A more flexible approach to formation may be required if he is to avoid staining an impressive FPL career that has seen him finish in the top 500 on three occasions.
Matthew’s favoured 3-4-3 formation has only earned him 49 points on average across the nine occasions it has been deployed, while he notched 80 and 56 points respectively on the single occasions he used 4-3-3 and 3-5-2.
He may also be minded to swerve captaining Kane, who has only earned him an average of 8.4 points on the five occasions he has been handed the armband. Lukaku’s strong fixtures from Gameweek 12 may fall in Matthew’s favour, with the Belgian earning him an average of 14.4 points when made captain.
Another to join this elite group is Bruce Savage, who moves from 17th at the end of last season to tenth, with an overall rank of 115,710 at the Gameweek 11 mark.
This comes in spite of a less than successful Gameweek 8 Wildcard that has earned him just one green arrow.
Among his most successful moves was an early swoop for City assets, with David Silva and Jesus joining in Gameweek 6. This also proved fortunate as the Brazilian was captained that week, but after failing to take to the pitch, the armband transferred to vice-captain Kane, who conveniently scored a brace away to West Ham.

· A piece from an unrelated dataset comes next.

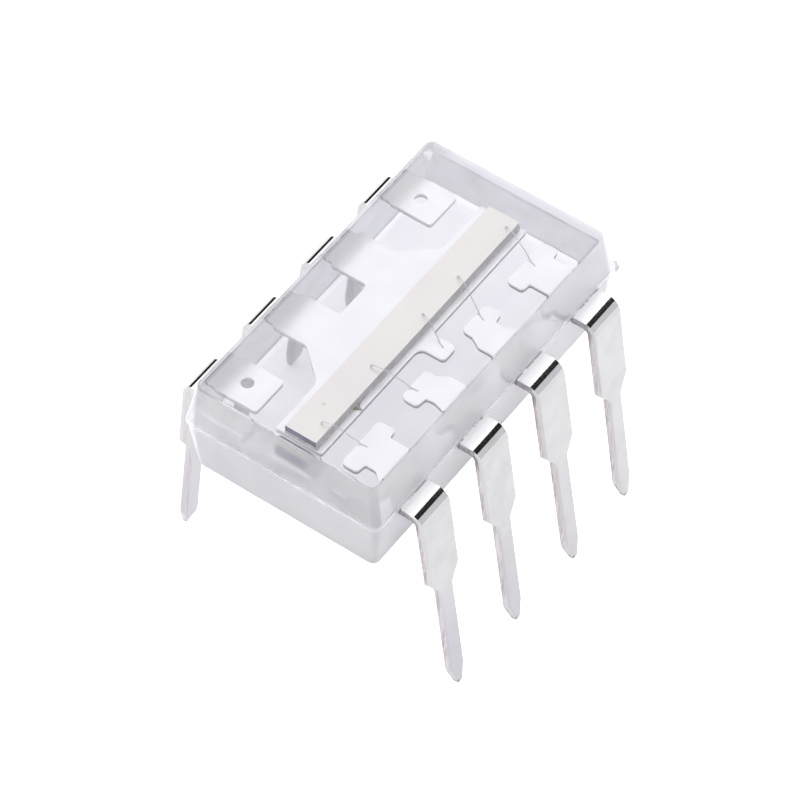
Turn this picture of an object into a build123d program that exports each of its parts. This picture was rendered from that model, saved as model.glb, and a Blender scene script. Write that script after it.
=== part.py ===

However, his captaincy choices have largely let him down, delivering just 100 points, with Kane and Lukaku the most popular armband recipients, Jesus picked twice and Salah once.
He may also be minded to opt for a three-man defence more often. His favoured 4-3-3 formation has only netted him 47.6 points on average on the five times it was used, while 3-4-3 has brought him an average of 65.6 points on the four occasions it was deployed.
With three top 500 finishes, including ending the 2009/10 season in 54th spot, Bruce certainly has the track record to ensure he stays within the top bracket.
Wildcard timing is crucial
The quartet of Hall of Fame top ten managers that used their Wildcard early on in Gameweek 4 are also the four lowest-ranked managers. This early deployment coincided with a downturn in form for Liverpool’s Firmino and the dramatic upturn in fortunes for Manchester City attackers – a trend which reached it’s peak in Gameweek 8 with their 7-2 victory over Stoke. By using the Wildcard, early, these four managers were unable to adapt their squad to catch City’s early explosive form.
React swiftly to emerging trends
In contrast, the two managers that Wildcarded in Gameweek 6 are also the two highest-ranked in our list. A key factor was that this arrived a week after Manchester City thrashed Watford at Vicarage Road, signalling the time to load up on Sky Blues assets. It perhaps highlights that reacting quickly to compelling form trends can pay off handsomely.
Saving a transfer enables FPL managers to deploy ‘mini-Wildcards’, using a single hit to change three players at a time and ensure a team contains those with the best form and fixtures. Bruce has the third-highest 2017/18 rank among this list thanks to successfully using this technique. Mark also advocates the tactic and used it effectively in Gameweek 8 – he enjoyed a rank hike of 700,000 places a week after his three transfers.
Focus chips on double Gameweeks
None of the top ten have used their Bench Boost, Free Hit or Triple Captain chips, suggesting they will be saving these to navigate the second half of the season blank and double Gameweeks. This has proved a successful plan in previous seasons, and 2017/18 looks like being no exception.